J’ai un peu de retard: qu’est-ce que cette histoire de juge rouge, juge de gauche? Y a-t-il donc aussi un juge de droite? Quel serait alors son comportement? N’aurait-il pas lui aussi des états d’âme? Ne mépriserait et se moquerait-il pas lui aussi?
Il me semble que Zarathoustra ne fait au final pas de grande différence. Tous – juges, gens de bien comme le criminel – semblent dépendants de leur Moi. Tous ont un Moi malade. Celui qui est en mesure de se transformer et promouvoir la folie de la vie ne se trouverait-il donc ni parmi les juges ni parmi les gens de bien?
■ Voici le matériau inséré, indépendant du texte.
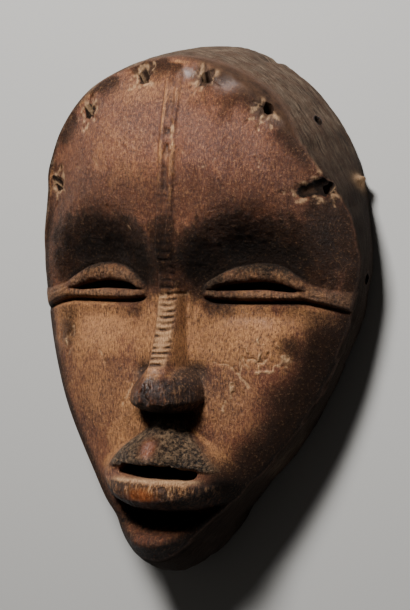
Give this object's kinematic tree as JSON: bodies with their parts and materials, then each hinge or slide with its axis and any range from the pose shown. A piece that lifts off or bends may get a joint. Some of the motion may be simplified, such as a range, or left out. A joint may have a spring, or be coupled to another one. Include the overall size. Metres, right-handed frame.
{
  "type": "dan mask",
  "caption": "Carved wooden face mask with a high forehead, slit eyes, pierced mouth, small chin, a hollow back and tie holes along its border.",
  "frame": {"origin": "under the middle of the outline, on the plane of the flat back rim that the mask lies on", "axes": "+Z out of the face, +Y towards the crown, +X to the viewer's right when the face is seen from in front"},
  "size_m": [0.1558, 0.2384, 0.0707],
  "materials": {
    "mask": "aged hardwood, rubbed glossy on the forehead and lips, crusted dark in the eye hollows, bare and dry on the sides"
  },
  "bodies": {
    "root": {"mask": "mask"}
  },
  "joints": []
}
Le « juge rouge »: difficulté d’interprétation. J’ai fait de mon mieux, mais ne suis pas sûr d’avoir trouvé.
Au final, tu as raison – étonnant d’ailleurs pour quelqu’un qui est en retard de plus de deux mille ans en matière de questions occidentales… -, en son fond, le juge rouge ne se distingue pas vraiment des autres personnages. Façonnés que nous sommes par la tradition, nous sommes tous touchés par les mêmes maladies. Plus ou moins. La question est « simplement » de savoir dans quelle mesure on vise le surhomme ; dans quelle mesure on nuit ou non à la vie.